About the interviewer:
Shanshan WU majored in E-Commerce at Donghua University. She is currently studying for her second degree in Finance at the East China Normal University. She has great enthusiasm in environmental protection, women’s empowerment, climate change and other public welfare undertakings. At present, she serves as executive chairman of Lean In College, and is responsible for managing the affairs of nearly 100 college associations in China. Shanshan is a member of the Chinese Youth Delegation to the 24th UN Climate Change Conference. At the same time, she also works with her team on the topic of ‘Exploration of Sustainable Waste Classification and Recycling Mechanism in Chinese Colleges and Universities’.
About the Respondent: Xiaoran Peng, the former president of the Student Union of Donghua University. He studied finance for his Master in England last year, which made him know well about the education system in China and England.
In the document approved by the State Council and transmitted by the State Council to the State Education Commission named Some Interim Provisions on the Work of Overseas Students, the principle of sending students and visiting scholars to study abroad in China is mentioned as “dispatching students and visiting scholars on demand, guaranteeing the quality and consistency of their studies, strengthening the management and education of overseas students, and striving to create conditions for them to return to study for practical use”. When asked about the impact of this policy on sustainable development education, Peng answered, “Deploying students or scholars to study abroad or exchange according to China’s actual needs will help to cultivate the nationalized vision of students and scholars and enhance the internationalization of higher education.”The state will also provide financial support to students and scholars to ensure that they have sufficient funds to study and live during their studies and visits. “Of course, it’s also very important for the country to select foreign students and visiting scholars,”Peng added.
In addition to the dispatch of students and scholars, the Ministry of Education of China has also made efforts to introduce international students. According to the China Education Statistics Year book , the number of freshmen enrolled in Chinese universities rose from 61,000 in 2005 to 111,000 in 2014, an increase of 82%. In contrast, the number of domestic college students enrolled in the same period rose from 5.4 million to 6.98 million annually, an increase of 38%. According to the annual data released by the Ministry of Education, if all kinds of foreign students are added up, their stock has risen from 290,000 in 2011 to 440,000 in 2016, while the number of institutions of higher learning receiving foreign students has increased from 660 to 829. China has become the largest destination for studying abroad in Asia. Peng also expressed his views about this phenomenon: “On the one hand, this measure has improved the level of nationalization of universities, Chinese students can contact students from all over the world, which is conducive to thinking collision and cultural exchanges; on the other hand, Chinese universities still need to practice in selecting standard international students. At present, Chinese universities adopt different standards for selecting international and domestic students. How to ensure the relative fairness of Education under the double standards still needs to be explored in the future.”
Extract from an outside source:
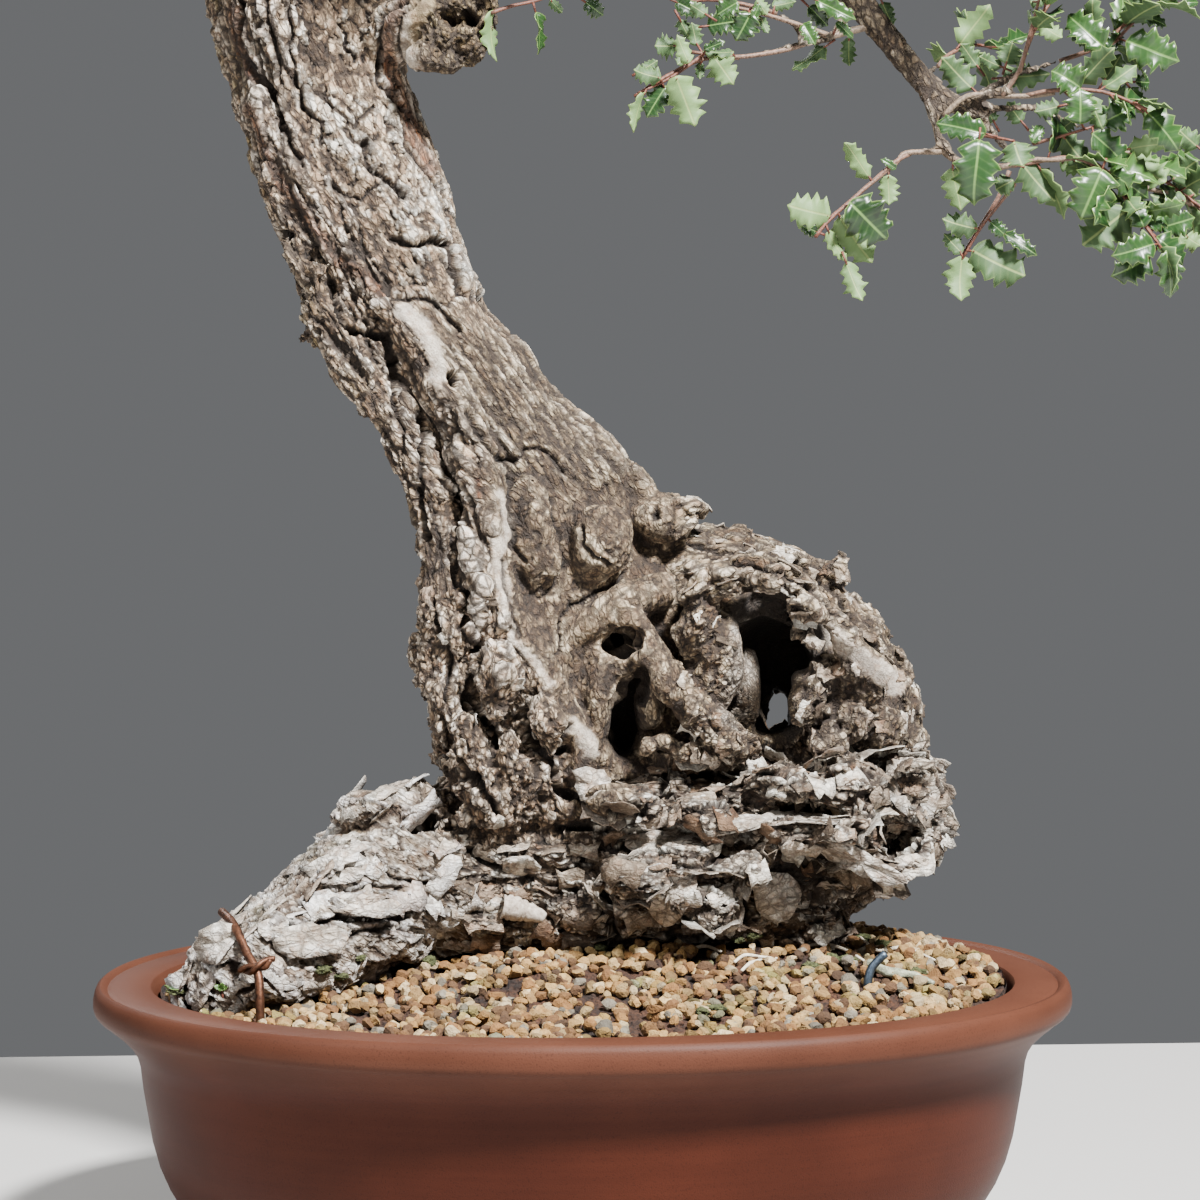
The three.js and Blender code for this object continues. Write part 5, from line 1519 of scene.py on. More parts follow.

The experience learned from this interview has given me a great inspiration and a deeper understanding of the internationalization of higher education in China, especially concerning international exchanges. Sharing educational resources between countries and international exchanges between students and scholars are of great help to the nationalization of universities. However, the selection criteria of students and scholars need to be constantly improved in the future so as to better realize the sustainable development of higher education.